I guess you could do all that and it’s certainly presented as a necessity, but you don’t have to do any it. Standard web hosting will be fine in most cases. You probably aren’t going to get millions of listeners initially. I decided to only offer the audio files as downloads and not streamed on this blog (more later on that) to reduce any risk of a bandwidth bottleneck.
As for submitting your ‘show’ to all the different casting services – why the flip would you want to do that anyway? What exactly do they offer in return? At least the scumbags at YouTube host your video for you. All crApple and Sh*tify do is add your RSS feed to their platform and market your show as part of their offer. Nuts to that.

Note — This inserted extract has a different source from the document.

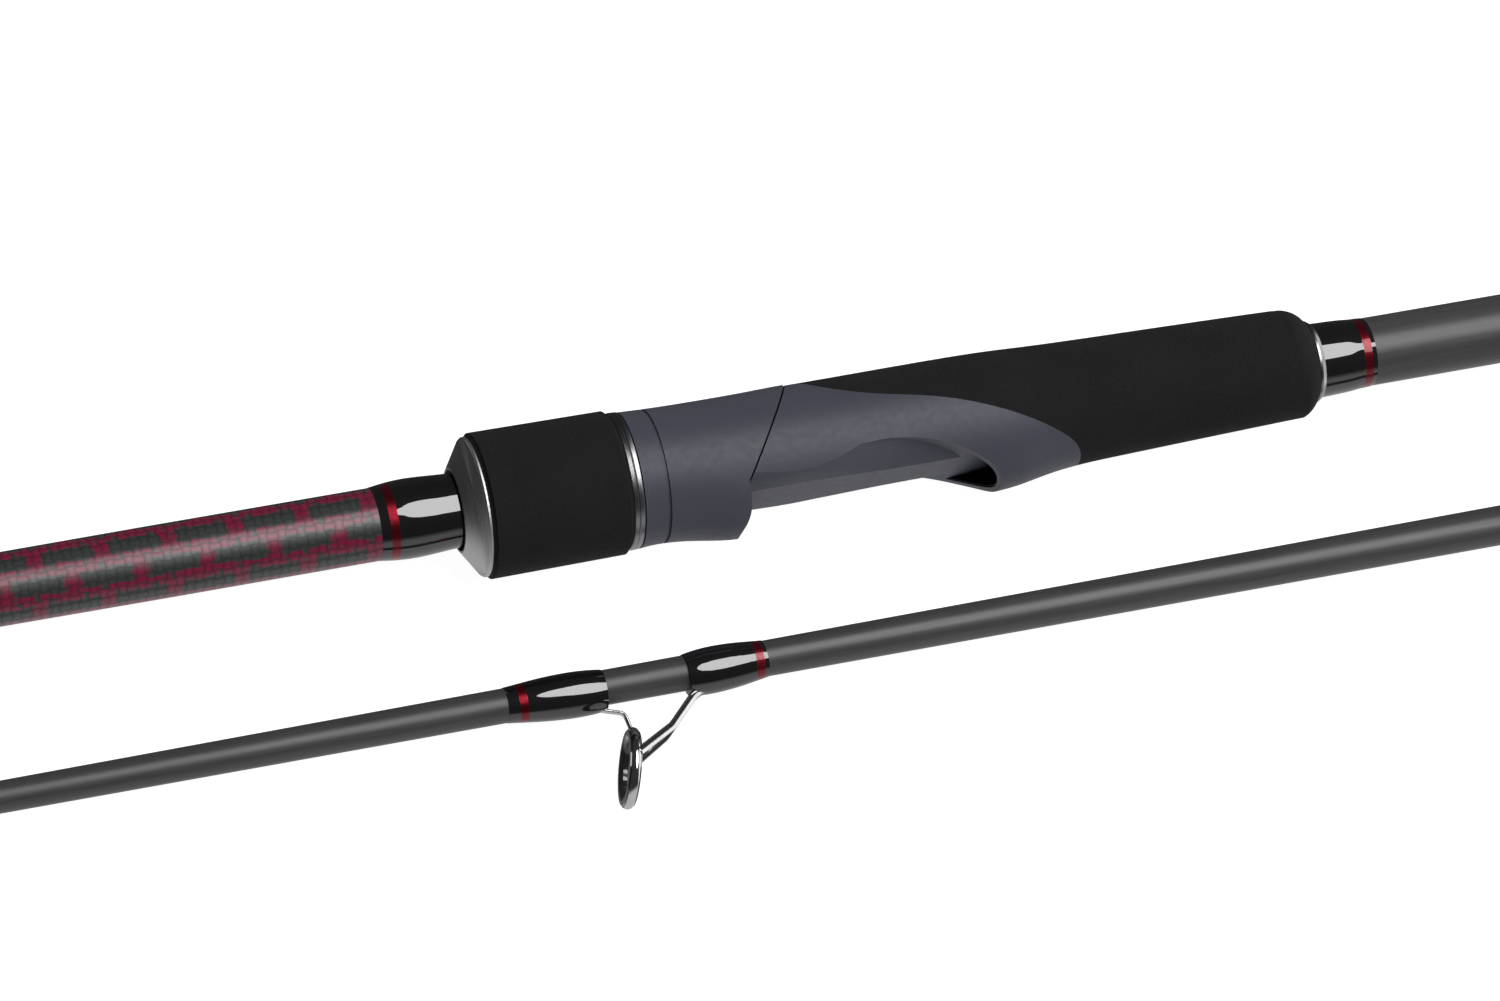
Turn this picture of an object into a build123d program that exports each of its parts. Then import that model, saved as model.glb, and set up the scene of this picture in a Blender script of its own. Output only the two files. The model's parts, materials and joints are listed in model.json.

Streaming vs. downloading the episodes
When looking for a name for my podcast I hit on “We don’t stream” thinking at the time that it was the smartest name I ever heard. I worked on the basis that downloading an audio file once and then listening to it locally on your machine was far more environmentally friendly that streaming it from a distant server in Loudon County, Virginia. Having looked at different sources I discovered that is broadly true but not always conclusive and there are a ridiculous number of variables involved.
“…downloading music from streaming services for offline listening could cut down on the energy it takes to get a song from the cloud to your ears.”
Is streaming music dangerous to the environment? One researcher is sounding the alarm (Rolling Stone 2019)
The name also came from a sense of rebelliousness. My guests have all been very different people, but all seem the type of folk to sail against the wind without worrying about the consequences. Streaming is the obvious thing the norms do. We don’t do that.
Keeping the files as downloads also makes it easier to distribute. You don’t have to worry about any buffering when thousands log on to listen at the same time. The size of the files is also important. I made my audio files 96KB MP3s but if I were to start now, I would go to 64KB and maybe experiment with just how small I could make them.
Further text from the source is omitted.